I’m growing less and less happy with the content on my blog. It feels as if I am in a cage whose walls shrink increasingly rapidly, eventually forcing me to an uncomfortable posture. So what is it that stops me from saying what I want, from expressing myself the way I used to? I was pretty harsh on cripples, went down on some Ubuntu users at the time, and lets not forget other minorities. So, let’s look at it.

I’m really going out of my way to write this post, since theoretically, I’m not really supposed to pretend to just go on living, business as usual. But then again, the cage is increasingly shrinking. I can’t allow it to force me into any sort of posture whatsoever, for creativity’s sake.

Basically, every now and then someone might try to discuss something I wrote on my blog. Usually it’s something good, I guess, I heard “pay for experience, not for information” quoted a couple of times, or sometimes my “future machine” concept was crushed mercilessly by some Platonist a couple of times.

Let me get it out of the way, it’s pretty obvious that there’s some impression management going on between me and my family, especially distant relatives and such. I help them out with their own expectations, I try not to worry my family for the most part, I hide stuff from them intentionally. It’s a part of society’s expectations from an individual in the west. You are, let me tell you, terribly stupid if you think you don’t do anything like that yourself. It’s a western expectation, you’re expected to do it, there you have it. So I’m just playing by the rules, am I not?
In that regard, the Internet, then, is where I don’t really put on any masks. It’s my weak point, to some extent. In theory, whoever sees my blog is by far more likely to be someone who doesn’t actually know me, so I use my friendly stranger tone, I don’t feel the need to hold any sort of impression really, and while I’m not exactly anonymous, I can still say more or less whatever I want.

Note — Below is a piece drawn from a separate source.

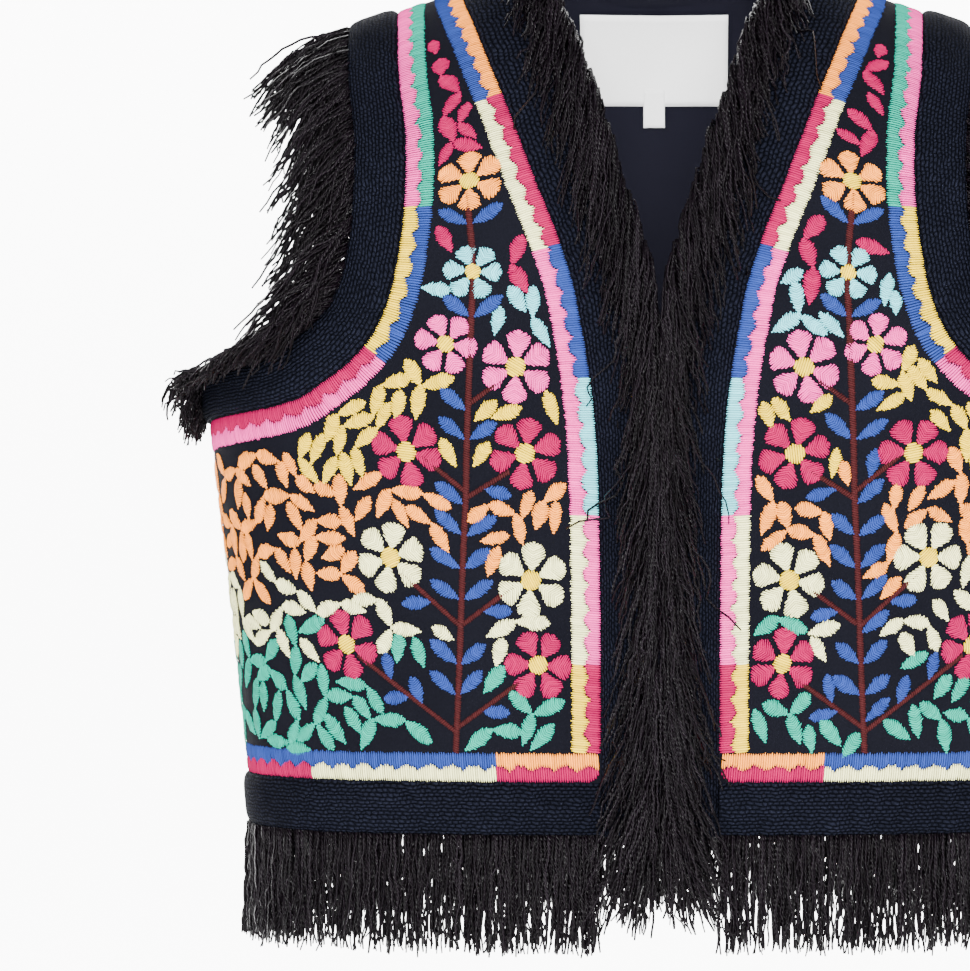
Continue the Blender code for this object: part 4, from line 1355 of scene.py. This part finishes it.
def makeFrontFringe(word, side):
    # Strands that hang from the edge over the band, wider apart low down, with a few stray ones.
    edge = makeCurve("frontEdge")
    count = fringe["frontStrands"]
    at = np.sort(dice.uniform(0.0005, edge[1][-1] - 0.001, count))
    spots = alongCurve(edge, at)
    t = strandPlaces[None, :]
    length = fringe["frontLength"] * dice.uniform(*fringe["frontReach"], (count, 1))
    low = (spots[:, 1:2] - hemRise).clip(0.0, 1.0)
    length = np.minimum(length, low + 0.0445 * dice.uniform(0.82, 1.02, (count, 1)))
    table = np.array(fringe["spreads"])
    scale = readTable(table, form["chestZ"] + spots[:, 1:2], 1)
    lock = np.sin(at / 0.0047)[:, None] * 0.25
    spread = (np.abs(dice.normal(0.0, 1.0, (count, 1))).clip(0.0, 1.9) + lock) * scale
    lean = readTable(np.array(fringe["leans"]), form["chestZ"] + spots[:, 1:2], 1) * dice.uniform(0.20, 1.05, (count, 1))
    sways = np.full(count, 0.0009)
    stray = dice.choice(count, fringe["strays"], replace=False)
    spread[stray, 0] = dice.uniform(*fringe["straySpread"], len(stray))
    sways[stray] = fringe["straySway"]
    layer = dice.uniform(*fringe["frontLayer"], (count, 1)) - np.abs(spread) * 0.10
    lift = liftOver(layer) - 0.0012 * t
    around = spots[:, :1] + (spread * t ** 0.75 - lean * np.minimum(t / 0.12, 1.0) ** 0.7) / quarterLength
    rise = np.minimum(spots[:, 1:2] - length * (t - 0.06 * np.sin(math.pi * np.minimum(t / 0.12, 1.0))), topRise)
    paths = offForm(around * side, rise, lift)
    makeStrands("fringeFront" + word, "fringe_front_" + word.lower(), paths, sways)


def makeNeckFringe():
    edge = neckCurve("neckEdgeBack")
    count = fringe["neckStrands"]
    at = np.sort(dice.uniform(0.0005, edge[1][-1] - 0.0005, count))
    spots = alongCurve(edge, at)
    t = strandPlaces[None, :]
    length = fringe["neckLength"] * dice.uniform(*fringe["neckReach"], (count, 1))
    spread = dice.normal(0.0, 0.003, (count, 1))
    lift = liftOver(dice.uniform(*fringe["neckLayer"], (count, 1)))
    around = spots[:, :1] + spread / quarterLength * t
    rise = np.minimum(spots[:, 1:2] - length * t, topRise)
    makeStrands("fringeNeck", "fringe_neck", offForm(around, rise, lift))


def makeArmholeFringe(word, side):
    # Strands that leave the edge outward and soon droop, the inner ones hanging closer to the band.
    edge = joinCurves(makeCurve("armholeEdgeFront", side), turnedCurve(makeCurve("armholeEdgeBack", side)))
    fall = np.array(fringe["armholeFall"])
    count = fringe["armholeStrands"]
    at = np.sort(dice.uniform(0.0, edge[1][-1], count))
    share = at / edge[1][-1] * 2
    share = np.where(share > 1, 2 - share, share)
    spots = alongCurve(edge, at)
    sideSlope, up = formSlopes(spots[:, 0], np.minimum(spots[:, 1], topRise - 0.001))
    normal = unit(np.cross(sideSlope, up))
    reach = dice.uniform(*fringe["armholeReach"], (count, 1))
    lock = 1 + 0.08 * np.sin(at / 0.0055)[:, None]
    inner = dice.uniform(0.0, 1.0, (count, 1)) ** 1.4
    fullOut = readTable(fall, share, 1)[:, None]
    inner *= np.interp(share, *fringe["inner"])[:, None]
    room = np.interp(share, *fringe["room"])[:, None]
    out = (fullOut * reach * lock * room * (1 - fringe["innerDraw"] * inner)).clip(0.0, fringe["farthestOut"])
    drop = readTable(fall, share, 2)[:, None] * reach + fullOut * 0.45 * inner
    drop = drop + dice.normal(0.0, 0.0025, (count, 1)).clip(-0.005, 0.004)
    lift = readTable(fall, share, 3)[:, None] * dice.uniform(0.15, 1.1, (count, 1))
    t = strandPlaces[None, :]
    root = formPoint(spots[:, 0], spots[:, 1]) + normal * dice.uniform(-0.0005, 0.0030, (count, 1))
    root[:, 0] -= side * dice.uniform(0.0, 0.0030, count)
    paths = np.repeat(root[:, None, :], len(strandPlaces), axis=1)
    paths += normal[:, None, :] * (lift * np.minimum(t * 1.8, 1.0) ** 0.8)[..., None]
    bow = np.interp(share, *fringe["bow"])[:, None]
    paths[..., 0] += side * out * t * (1 + bow - bow * t)
    paths[..., 2] -= drop * t ** (1.15 + 0.5 * bow)
    draw = gathered(at, fringe["armholeLock"], dice.uniform(0.1, 0.7, count))[:, None]
    tangent = formPoint(spots[:, 0] + 0.001, spots[:, 1]) - formPoint(spots[:, 0] - 0.001, spots[:, 1])
    paths += unit(tangent)[:, None, :] * (draw * t ** 1.5)[..., None] * 0.5
    makeStrands("fringeArmhole" + word, "fringe_armhole_" + word.lower(), paths, 0.0011)


# Labels inside the back neck, both without any wording

labels = {
    "width": 0.073,
    "top": -0.0115,
    "bottom": -0.0540,
    "wall": 0.0006,
    "offLining": 0.0010,
    "tagOff": 0.0009,
    "tagWidth": 0.011,
    "tagTop": -0.0460,
    "tagBottom": -0.0640,
    "offCentre": -0.003,
}


def makeLabel(name, node, width, top, bottom, off, columns, rows):
    spots = np.zeros((rows, columns, 2))
    for i in range(rows):
        height = bottom + (top - bottom) * i / (rows - 1)
        for k in range(columns):
            across = labels["offCentre"] + width * (k / (columns - 1) - 0.5)
            around, rise = spotAt(abs(across), height, True)
            spots[i, k] = (around if across >= 0 else 4 - around, rise)
    face = form["wall"] / 2 + panels["liningGap"] + panels["liningWall"]
    f = np.linspace(-1, 1, columns)[None, :]
    g = np.linspace(1, 0, rows)[:, None]
    curl = 0.0005 * np.abs(f) ** 3 * g ** 2 + 0.0002 * np.sin(f * 5 + 1) * g
    points = offForm(spots[..., 0], spots[..., 1], -(face + off + labels["wall"]) - curl)
    uvs = np.stack(np.broadcast_arrays(f * width / 2, -g * (top - bottom)), axis=-1)
    mesh = gridMesh(name, points, uvs)
    item = linkObject(name, mesh, materials["label"])
    addThickness(item, labels["wall"], offset=0.0)
    finishPiece(item, node)


def makeCamera():
    data = bpy.data.cameras.new("photoCamera")
    item = bpy.data.objects.new("photoCamera", data)
    bpy.context.scene.collection.objects.link(item)
    item.location = (0.0, -camera["distance"], camera["height"])
    item.rotation_euler = (math.pi / 2, 0.0, 0.0)
    reach = camera["distance"] + photo["frontDepth"]
    span = photo["width"] * photo["metresPerPixel"]
    data.sensor_width = camera["sensor"]
    data.lens = camera["sensor"] * reach / span
    data.shift_x = (photo["width"] / 2 - photo["centreColumn"]) / photo["width"]
    bpy.context.scene.camera = item
    print("camera ready")


# Studio: place, aim, size and power of each soft light
studio = {
    "world": 1.2,
    "floorZ": -1.0,
    "backY": 4.2,
    "curve": 1.4,
    "frontY": -4.5,
    "wallTop": 4.5,
    "floorGlow": 1.1,
    "wallGlow": 7.0,
    "glowFrom": 0.8,
    "glowTo": 2.8,
    "halfWidth": 5.0,
    "lights": (
        ("keyLight", (-1.5, -2.4, 1.3), (0.0, 0.0, -0.25), 1.4, 150.0),
        ("fillLight", (1.9, -2.1, 0.4), (0.0, 0.0, -0.25), 1.6, 80.0),
        ("frontLight", (0.1, -3.0, 0.1), (0.0, 0.0, -0.2), 1.0, 230.0),
    ),
}


def makeStudio():
    world = bpy.context.scene.world or bpy.data.worlds.new("studio")
    bpy.context.scene.world = world
    world.use_nodes = True
    sky = world.node_tree.nodes["Background"]
    sky.inputs["Color"].default_value = (1.0, 1.0, 1.0, 1.0)
    sky.inputs["Strength"].default_value = studio["world"]
    bend = np.linspace(0.0, math.pi / 2, 17)
    backY, floorZ, curve = studio["backY"], studio["floorZ"], studio["curve"]
    profile = [(studio["frontY"], floorZ)]
    profile += [(backY + curve * (math.sin(b) - 1), floorZ + curve * (1 - math.cos(b))) for b in bend]
    profile += [(backY, studio["wallTop"])]
    across = np.linspace(-studio["halfWidth"], studio["halfWidth"], 9)
    points = np.array([[(x, y, z) for x in across] for y, z in profile])
    mesh = gridMesh("backdrop", points, points[..., :2])
    material, nodeTree, shader = newMaterial("palePaper")
    place = addNode(nodeTree, "ShaderNodeTexCoord").outputs["Object"]
    tone = useGroup(nodeTree, toneGroup, {"Vector": place, "Broad": 0.8, "Fine": 90.0})
    nodeTree.links.new(tinted(nodeTree, colours["floor"], tone, 0.99, 1.01), shader.inputs["Base Color"])
    shader.inputs["Roughness"].default_value = 0.9
    shader.inputs["Emission Color"].default_value = (1.0, 1.0, 1.0, 1.0)
    parts = addNode(nodeTree, "ShaderNodeSeparateXYZ", {0: place})
    spread = {"From Min": studio["glowFrom"], "From Max": studio["glowTo"]}
    strength = {"To Min": studio["floorGlow"], "To Max": studio["wallGlow"]}
    glow = addNode(nodeTree, "ShaderNodeMapRange", {"Value": parts.outputs["Y"], **spread, **strength})
    nodeTree.links.new(glow.outputs[0], shader.inputs["Emission Strength"])
    backdrop = linkObject("backdrop", mesh, material)
    for name, place, aim, size, watts in studio["lights"]:
        data = bpy.data.lights.new(name, "AREA")
        data.shape = "DISK"
        data.size = size
        data.energy = watts
        lamp = bpy.data.objects.new(name, data)
        bpy.context.scene.collection.objects.link(lamp)
        lamp.location = place
        toward = np.array(aim) - np.array(place)
        flatReach = math.hypot(toward[0], toward[1])
        lamp.rotation_euler = (math.pi / 2 + math.atan2(toward[2], flatReach), 0.0, math.atan2(-toward[0], toward[1]))
    print("studio ready")


makeFrontPanel("frontRight", "front_right", -1)
makeFrontPanel("frontLeft", "front_left", 1)
makeBackPanel()
makeBackLining()
makeBands()
for word, side in (("Right", -1), ("Left", 1)):
    borderRun = newRun()
    frontBorders(borderRun, side)
    makeStitching("border" + word, borderRun)
    makeTree("embroidery" + word, side)
    makeFrontFringe(word, side)
    makeArmholeFringe(word, side)
backRun = newRun()
backBorders(backRun)
makeStitching("borderBack", backRun)
makeHemFringe()
makeNeckFringe()
makeLabel("neckLabel", "label", labels["width"], labels["top"], labels["bottom"], labels["offLining"], 25, 15)
tagOff = labels["offLining"] + labels["wall"] + labels["tagOff"]
makeLabel("sizeTag", "size_tag", labels["tagWidth"], labels["tagTop"], labels["tagBottom"], tagOff, 9, 11)
makeCamera()
makeStudio()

With this in mind, relatives and family members therefor break that rule of thumb. See what I’m getting at? They get to take a look at the unmasked me. They don’t want to know about that stuff, but there.
Theoretically, what I’m doing is anti-social. I’m being expected to keep a certain “fidelity” in the family field, whereas I’m not expected much of in the Internet, a common field where it’s easy to keep anonymity.

It all started back several months ago when my dad tossed it in front of me. He was not too happy with my opinions. It’s one of those things that could ruin dinner I guess.

“I saw what you wrote in your site about cripples.”

“Oh, that.. Ahm..”

An awkward moment, and a turning point. Since then, I figured I need to just put a little bit of self-censorship. Just a little, nothing too serious.

Every now and then, I’d tighten my self-censorship.

Today I had a talk with my grandma. Yep, even she reads my blog. It’s pretty serious.

I don’t know if its got anything to do with changes in my attitude towards things, although it could be that this rapture that caused created the dichotomy that is “the quiet Dushkin” versus “Dushkin, citizen of The Internet”. The first one, “the quiet Dushkin” being, more or less, me the way I used to be when I left Israel, back in the summer of 2004 - a quiet person who doesn’t complain much, slightly conservative with an acceptably long hair to a long-haired socialist hippie with opinions and an “anything goes” state of mind. (I was making a sort of a hyperbole there, not hardcore socialist really.) I’m not sure about that theory though.

So there you have it. I hope it’ll help me loosen up.